Wednesday, July 19, 2006

Measuring Search Engine Marketing (II)

At Clickshift, we think a lot about the analytics behind web advertising.  I’ve written before about how some of the math impacts the measurement of search engine marketing.  Macro trends impact a lot of this measurement too, but I haven’t seen much of that show up with clients we meet.

For instance, the average price paid across a sample of 200,000 keywords for our clients was 85 cents in the first quarter of 2006.  In the second quarter, that price climbed to $1.10.  The quarter did see a slight rise in average position of the ads too, so we’d expect some rise in price (to do this analysis for real, we’d need to control for the average position).  All other things being equal, a client with an ROAS (return on ad spend) of 500% in Q1 would see that ROAS decline to 387% as keyword prices rose by 29%.  (As an example: $1 spent in Q1 would have made $5, but in Q2, it would take $1.29 to make $5 – for an ROAS of 387%.)  Most people, especially with help from companies like Clickshift, can keep the returns close to steady even with the volatility in keyword prices, but the problem gets much harder as the time horizon gets longer.  Plus, their management expects them to improve each year – and a 10% improvement in ROAS in the face of a 50% rise in keyword prices gets pretty tough.  

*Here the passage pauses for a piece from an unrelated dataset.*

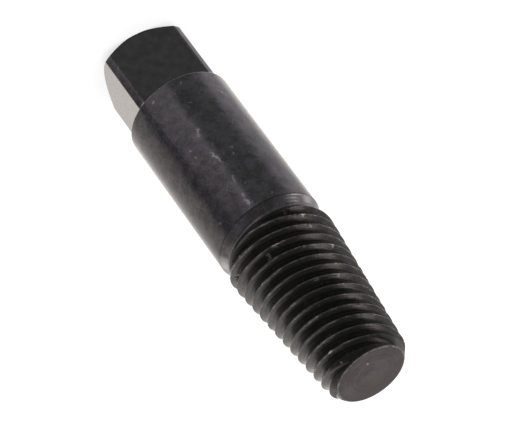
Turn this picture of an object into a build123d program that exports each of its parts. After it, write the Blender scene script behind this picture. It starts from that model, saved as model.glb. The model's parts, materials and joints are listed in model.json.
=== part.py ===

We’ve heard potential clients say “last year, I could get a user for $50, so I want to be able to get a user for $50 for the next year”.  Maybe they will, but if keyword prices in their category are up 100%, they’d have to do twice as well to hit their old target.  Of course, if keyword prices fall, they should be able to spend less to get a user, not more.  To really measure search engine marketing, then, we need to use a baseline, probably by category.  Sort of like measuring the performance of a mutual fund by comparing how much better or worse it has done than the index of its asset class.

Fathom has done some work on an index.  Unfortunately, that index has seen a bunch of criticism, and may not be a great baseline.  We need an industry index that is broad-based, category-specific, and built with appropriate sampling.  Only then can online advertisers really understand how much the macro environment impacts their individual efforts.